The party also intends to pursue its current policies on energy and infrastructure, in particular by delivering on the projects included in the National Infrastructure Plan (NIP). It intends to strengthen council tenants' 'Right to Buy' their homes, to build 200,000 new 'Starter Homes' for first-time buyers and to build 275,000 additional affordable homes by 2020. It also intends to finish plans to 'ring-fence' banks' high street branches from their investment arms by 2019, to keep the bank levy and to restrict banks' ability to offset their profits against past losses.

The Conservative Party's manifesto commits it to implementing £10 billion of annual government savings by 2017/18; increasing to £15-£20bn by 2019/20. The party intends to move more government services online, tackle digital exclusion and roll out cross-government technology platforms, as well as deliver better mobile phone and broadband internet connections. A new Scotland Bill, to be included in the first Queen's Speech and introduced in the first session of the new parliament, will implement the recommendations of the Smith Commission set up after Scotland voted not to become an independent country in September 2014.

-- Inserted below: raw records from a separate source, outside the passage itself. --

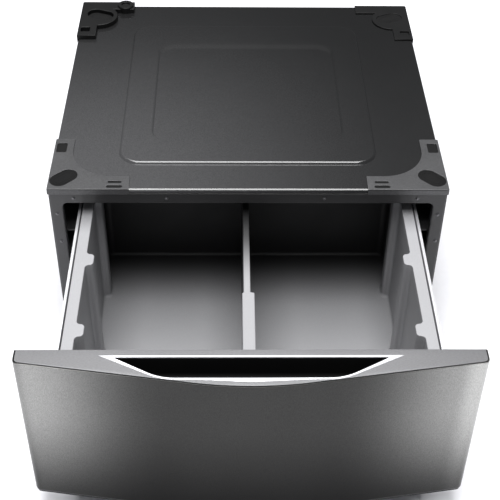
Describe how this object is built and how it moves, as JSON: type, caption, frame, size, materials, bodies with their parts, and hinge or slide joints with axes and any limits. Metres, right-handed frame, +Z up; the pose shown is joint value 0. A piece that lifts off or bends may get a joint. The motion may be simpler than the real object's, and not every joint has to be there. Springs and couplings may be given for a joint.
{
  "type": "laundry pedestal drawer",
  "caption": "Low steel stand for a front-load washer: stamped deck with corner foot brackets over one wide pull-out storage drawer on ball-bearing slides.",
  "frame": {"origin": "floor level under the middle of the bounding box, with the drawer open as at rest", "axes": "+X to the right seen from in front, +Y to the rear of the cabinet, +Z up; the drawer opens along -Y"},
  "size_m": [0.686, 1.073, 0.3558],
  "materials": {
    "deck_paint": "satin graphite paint on stamped steel",
    "body_paint": "satin dark graphite paint",
    "bracket_grey": "textured mid grey",
    "black_plastic": "moulded black",
    "rubber": "matt black",
    "zinc_steel": "zinc plated",
    "cage_steel": "plain",
    "tub_plastic": "light grey moulded",
    "graphite_metal": "metallic graphite, satin clear coat",
    "cap_silver": "silver grey, satin",
    "bright_trim": "polished"
  },
  "bodies": {
    "cabinet": {"top_deck": "deck_paint", "deck_brace_front": "body_paint", "deck_brace_rear": "body_paint", "side_panel_right": "body_paint", "side_panel_left": "body_paint", "back_panel": "body_paint", "front_frame": "body_paint", "base_pan": "body_paint", "corner_bracket_front_right": "bracket_grey", "corner_bracket_front_left": "bracket_grey", "corner_bracket_rear_right": "body_paint", "corner_bracket_rear_left": "black_plastic", "washer_foot_pad_front_right": "rubber", "washer_foot_pad_front_left": "rubber", "washer_foot_pad_rear_right": "rubber", "washer_foot_pad_rear_left": "rubber", "slide_support_right": "body_paint", "slide_support_left": "body_paint", "slide_outer_right": "zinc_steel", "slide_outer_left": "zinc_steel", "foot_plate_front_right": "zinc_steel", "foot_plate_front_left": "zinc_steel", "foot_plate_rear_right": "zinc_steel", "foot_plate_rear_left": "zinc_steel", "lock_nut_front_right": "zinc_steel", "lock_nut_front_left": "zinc_steel", "lock_nut_rear_right": "zinc_steel", "lock_nut_rear_left": "zinc_steel"},
    "drawer": {"drawer_tub": "tub_plastic", "drawer_divider": "tub_plastic", "drawer_side_right": "zinc_steel", "drawer_side_left": "zinc_steel", "slide_inner_right": "zinc_steel", "slide_inner_left": "zinc_steel", "cross_rail_front": "zinc_steel", "cross_rail_rear": "zinc_steel", "drawer_rear_rail": "zinc_steel", "front_skin": "graphite_metal", "front_top_cap": "cap_silver", "front_bottom_cap": "black_plastic", "front_backing": "body_paint", "handle_pocket": "black_plastic", "handle_trim": "bright_trim", "bumper_low_right": "rubber", "bumper_low_left": "rubber", "bumper_high_right": "rubber", "bumper_high_left": "rubber"},
    "middle_right": {"slide_middle_right": "zinc_steel"},
    "outer_cage_right": {"ball_cage_outer_right": "cage_steel"},
    "inner_cage_right": {"ball_cage_inner_right": "cage_steel"},
    "release_lever_right": {"release_lever_right": "black_plastic"},
    "levelling_foot_front_right": {"levelling_foot_front_right": "rubber"},
    "levelling_foot_rear_right": {"levelling_foot_rear_right": "rubber"},
    "middle_left": {"slide_middle_left": "zinc_steel"},
    "outer_cage_left": {"ball_cage_outer_left": "cage_steel"},
    "inner_cage_left": {"ball_cage_inner_left": "cage_steel"},
    "release_lever_left": {"release_lever_left": "black_plastic"},
    "levelling_foot_front_left": {"levelling_foot_front_left": "rubber"},
    "levelling_foot_rear_left": {"levelling_foot_rear_left": "rubber"}
  },
  "joints": [
    {"name": "drawer_slide", "type": "slide", "parent": "cabinet", "child": "drawer", "axis": [0, -1, 0], "range_m": [-0.367, 0.033]},
    {"name": "middle_right_slide", "type": "slide", "parent": "cabinet", "child": "middle_right", "axis": [0, -1, 0], "range_m": [-0.1845, 0.0175]},
    {"name": "outer_cage_right_slide", "type": "slide", "parent": "cabinet", "child": "outer_cage_right", "axis": [0, -1, 0], "range_m": [-0.09275, 0.00925]},
    {"name": "inner_cage_right_slide", "type": "slide", "parent": "cabinet", "child": "inner_cage_right", "axis": [0, -1, 0], "range_m": [-0.27625, 0.02575]},
    {"name": "release_lever_right_tip", "type": "hinge", "parent": "drawer", "child": "release_lever_right", "pos_m": [0.2942, -0.2105, 0.215], "axis": [1, 0, 0], "range_deg": [0, 8], "stiffness_Nm_per_rad": 0.05},
    {"name": "levelling_foot_front_right_screw", "type": "slide", "parent": "cabinet", "child": "levelling_foot_front_right", "axis": [0, 0, -1], "range_m": [-0.006, 0.012]},
    {"name": "levelling_foot_rear_right_screw", "type": "slide", "parent": "cabinet", "child": "levelling_foot_rear_right", "axis": [0, 0, -1], "range_m": [-0.006, 0.012]},
    {"name": "middle_left_slide", "type": "slide", "parent": "cabinet", "child": "middle_left", "axis": [0, -1, 0], "range_m": [-0.1845, 0.0175]},
    {"name": "outer_cage_left_slide", "type": "slide", "parent": "cabinet", "child": "outer_cage_left", "axis": [0, -1, 0], "range_m": [-0.09275, 0.00925]},
    {"name": "inner_cage_left_slide", "type": "slide", "parent": "cabinet", "child": "inner_cage_left", "axis": [0, -1, 0], "range_m": [-0.27625, 0.02575]},
    {"name": "release_lever_left_tip", "type": "hinge", "parent": "drawer", "child": "release_lever_left", "pos_m": [-0.2942, -0.2105, 0.215], "axis": [-1, 0, 0], "range_deg": [0, 8], "stiffness_Nm_per_rad": 0.05},
    {"name": "levelling_foot_front_left_screw", "type": "slide", "parent": "cabinet", "child": "levelling_foot_front_left", "axis": [0, 0, -1], "range_m": [-0.006, 0.012]},
    {"name": "levelling_foot_rear_left_screw", "type": "slide", "parent": "cabinet", "child": "levelling_foot_rear_left", "axis": [0, 0, -1], "range_m": [-0.006, 0.012]}
  ],
  "couplings": [
    {"joint": "middle_right_slide", "follows": "drawer_slide", "ratio": 0.5},
    {"joint": "outer_cage_right_slide", "follows": "drawer_slide", "ratio": 0.25},
    {"joint": "inner_cage_right_slide", "follows": "drawer_slide", "ratio": 0.75},
    {"joint": "middle_left_slide", "follows": "drawer_slide", "ratio": 0.5},
    {"joint": "outer_cage_left_slide", "follows": "drawer_slide", "ratio": 0.25},
    {"joint": "inner_cage_left_slide", "follows": "drawer_slide", "ratio": 0.75}
  ]
}
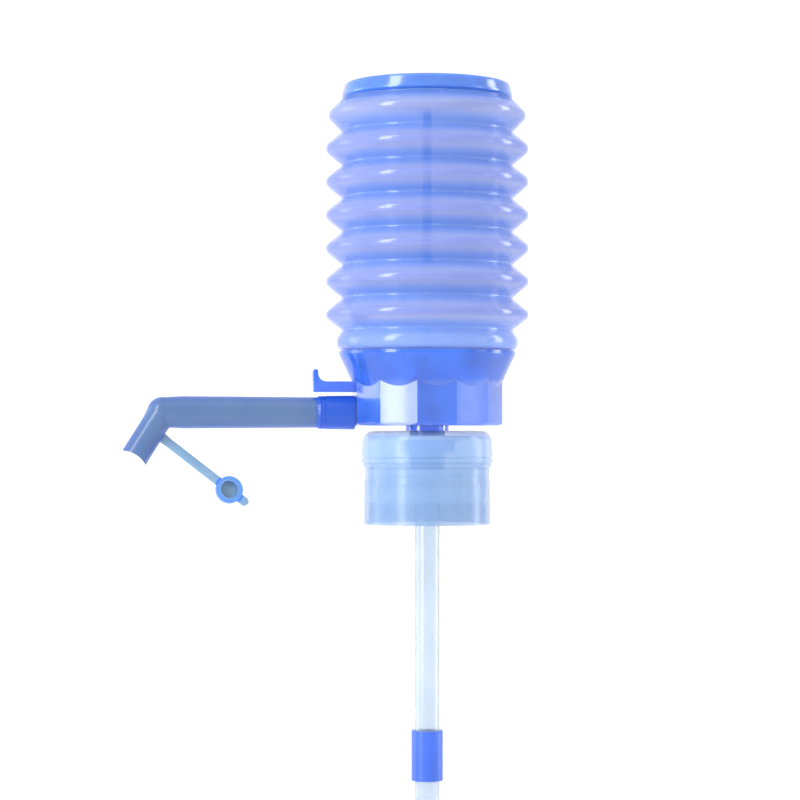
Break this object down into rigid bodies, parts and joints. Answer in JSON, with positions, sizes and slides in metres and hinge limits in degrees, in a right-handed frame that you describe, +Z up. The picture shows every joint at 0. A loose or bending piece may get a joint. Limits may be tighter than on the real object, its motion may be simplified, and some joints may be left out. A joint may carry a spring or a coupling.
{
  "type": "water jug hand pump",
  "caption": "Bellows hand pump for a water jug: palm cap, translucent pleated bellows, faceted housing, bent spout with a tethered dust cap, snap collar and dip tube.",
  "frame": {"origin": "on the pump's axis, in the plane where the collar's gasket rests on the jug's lip", "axes": "+Z up along the pump's axis, -X along the spout, +Y to the back"},
  "size_m": [0.1947, 0.0974, 0.6236],
  "materials": {
    "blue_plastic": "glossy translucent blue",
    "cap_plastic": "glossy light blue",
    "bellows_plastic": "glossy translucent violet blue",
    "spout_plastic": "satin translucent steel blue",
    "frosted_plastic": "frosted clear with a blue tint",
    "tube_plastic": "clear",
    "valve_plastic": "matte white",
    "silicone": "matte milky silicone",
    "seal_rubber": "matte black",
    "steel": "drawn wire"
  },
  "bodies": {
    "pump_body": {"collar": "frosted_plastic", "collar_gasket": "silicone", "neck_washer": "seal_rubber", "neck_nut": "blue_plastic", "housing": "blue_plastic", "bellows": "bellows_plastic", "foot_seal": "silicone", "guide_pin": "steel", "inlet_seat_gasket": "seal_rubber", "inlet_seat": "valve_plastic", "inlet_cage": "valve_plastic", "outlet_seat": "valve_plastic", "spout_ring": "seal_rubber", "dip_tube_upper": "tube_plastic", "dip_tube_middle": "tube_plastic", "dip_tube_lower": "tube_plastic", "coupling_upper": "blue_plastic", "coupling_lower": "blue_plastic"},
    "press": {"press_cap": "cap_plastic", "cap_seal": "silicone", "guide_tube": "blue_plastic"},
    "inlet_valve": {"inlet_disc": "silicone"},
    "outlet_valve": {"outlet_flap": "silicone"},
    "spout_tube": {"spout": "spout_plastic"},
    "cap_and_strap": {"strap": "spout_plastic", "dust_cap": "spout_plastic"}
  },
  "joints": [
    {"name": "press_stroke", "type": "slide", "parent": "pump_body", "child": "press", "axis": [0, 0, -1], "range_m": [0, 0.062], "stiffness_N_per_m": 500, "deforming": ["bellows"]},
    {"name": "inlet_lift", "type": "slide", "parent": "pump_body", "child": "inlet_valve", "axis": [0, 0, 1], "range_m": [0, 0.0025]},
    {"name": "outlet_swing", "type": "hinge", "parent": "pump_body", "child": "outlet_valve", "pos_m": [-0.05221, 0, 0.01727], "axis": [0, 1, 0], "range_deg": [0, 55], "stiffness_Nm_per_rad": 0.00001},
    {"name": "spout_swivel", "type": "hinge", "parent": "pump_body", "child": "spout_tube", "pos_m": [-0.045, 0, 0.0132], "axis": [-1, 0, 0], "continuous": true},
    {"name": "strap_flex", "type": "hinge", "parent": "spout_tube", "child": "cap_and_strap", "pos_m": [-0.12625, 0, 0.00035], "axis": [-0.5855, -0.309, -0.7494], "range_deg": [-80, 80], "stiffness_Nm_per_rad": 0.002}
  ]
}
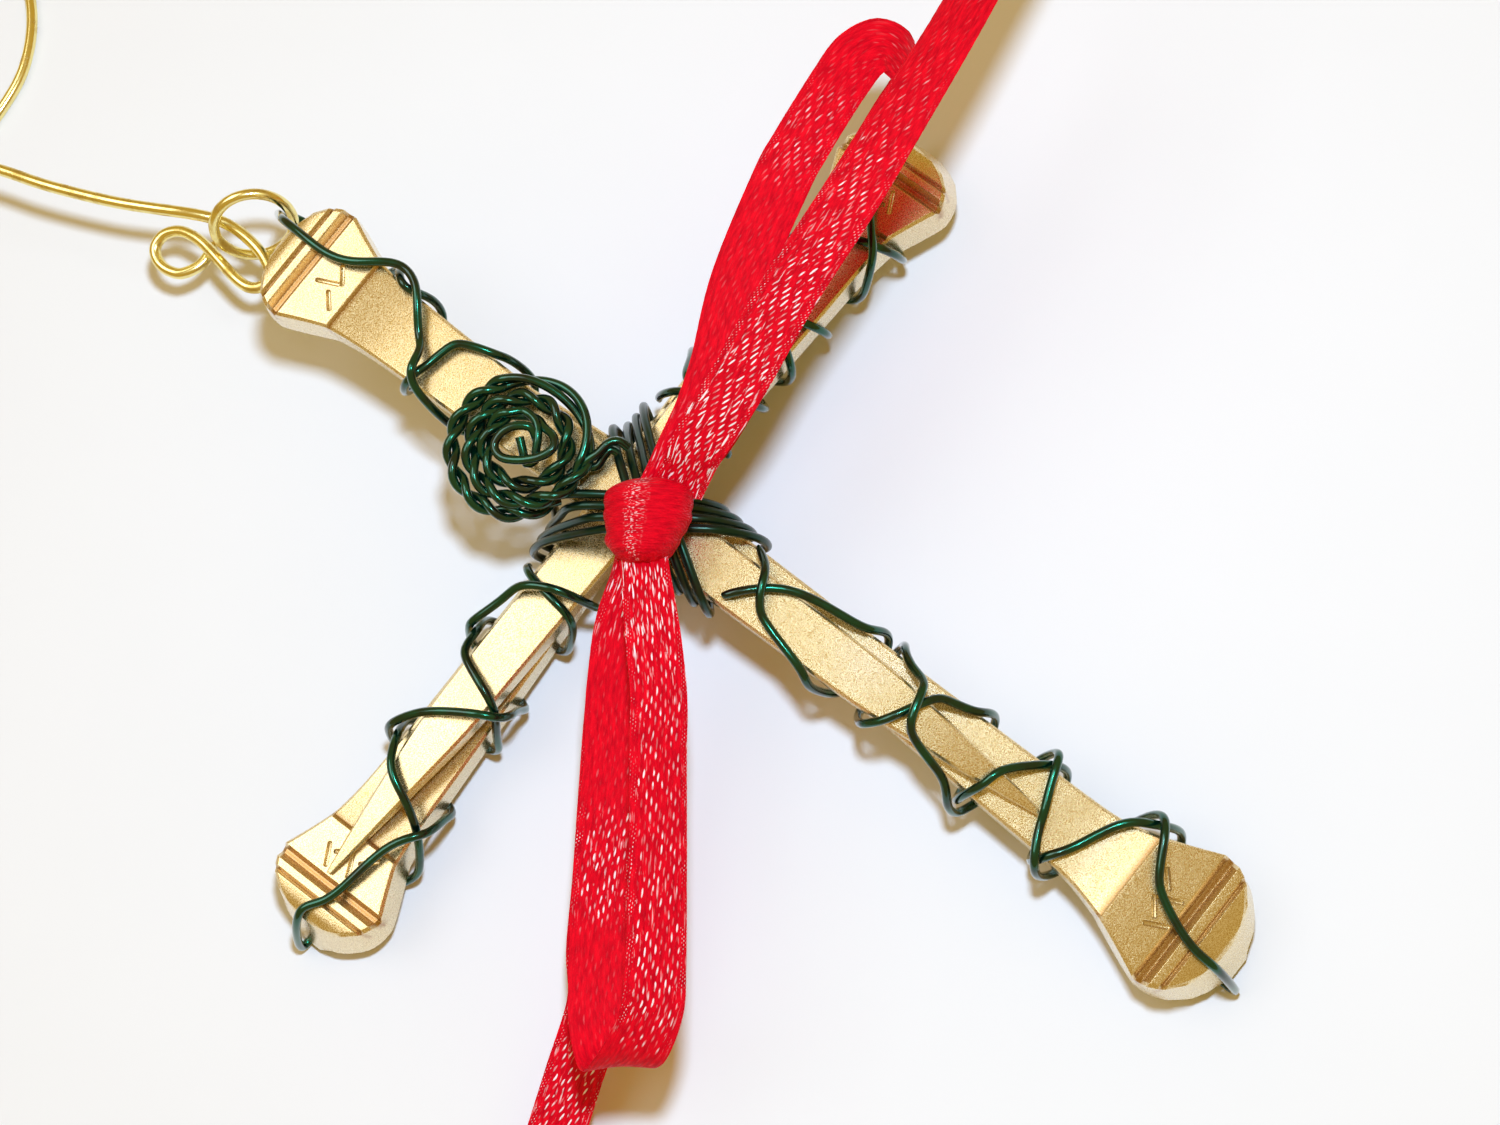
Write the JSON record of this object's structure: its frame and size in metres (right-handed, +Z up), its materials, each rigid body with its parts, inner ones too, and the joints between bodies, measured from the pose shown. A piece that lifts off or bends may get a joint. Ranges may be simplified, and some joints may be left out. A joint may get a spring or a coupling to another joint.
{
  "type": "horseshoe nail cross ornament",
  "caption": "Hanging cross of horseshoe nails wound with green wire, with a coiled wire rose, a jump ring with a gold hanging hook and a tied red satin ribbon bow.",
  "frame": {"origin": "on the surface the ornament lies on, under the middle of the box round its firm pieces", "axes": "+Y towards the head of the cross and its hook, +X towards the right arm, +Z up out of the front"},
  "size_m": [0.0769, 0.1179, 0.0187],
  "materials": {
    "champagne_gold": "pale champagne gold coating with a fine sparkle over steel",
    "green_enamel": "glossy dark green enamelled copper wire",
    "gold_wire": "bright gold wire",
    "red_satin": "red satin ribbon"
  },
  "bodies": {
    "root": {"left_nail": "champagne_gold", "right_nail": "champagne_gold", "foot_nail": "champagne_gold", "top_nail": "champagne_gold", "binding_lower_band": "green_enamel", "binding_upper_band": "green_enamel", "wire_left_arm": "green_enamel", "wire_right_arm": "green_enamel", "wire_foot_arm": "green_enamel", "wire_top_arm": "green_enamel", "rose_wire_one": "green_enamel", "rose_wire_two": "green_enamel", "jump_ring": "gold_wire", "hanging_hook": "gold_wire", "ribbon_knot": "red_satin", "ribbon_top_loop": "red_satin", "ribbon_upper_tail": "red_satin", "ribbon_bottom_loop": "red_satin", "ribbon_lower_tail": "red_satin"}
  },
  "joints": []
}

"Alongside devolution of power to Scotland, we can also expect transfers to Wales and Northern Ireland, and to the UK's major cities which should generate major infrastructure investment and scope for additional taxation," said Pinsent Masons' director of public policy, Alastair Ross.

Details of the MPs appointed to the new cabinet will emerge shortly, and the new MPs will be sworn in at the House of Commons on Monday 18 May. The new government's legislative programme will be set out in the Queen's Speech, to be delivered to parliament on Wednesday 27 May.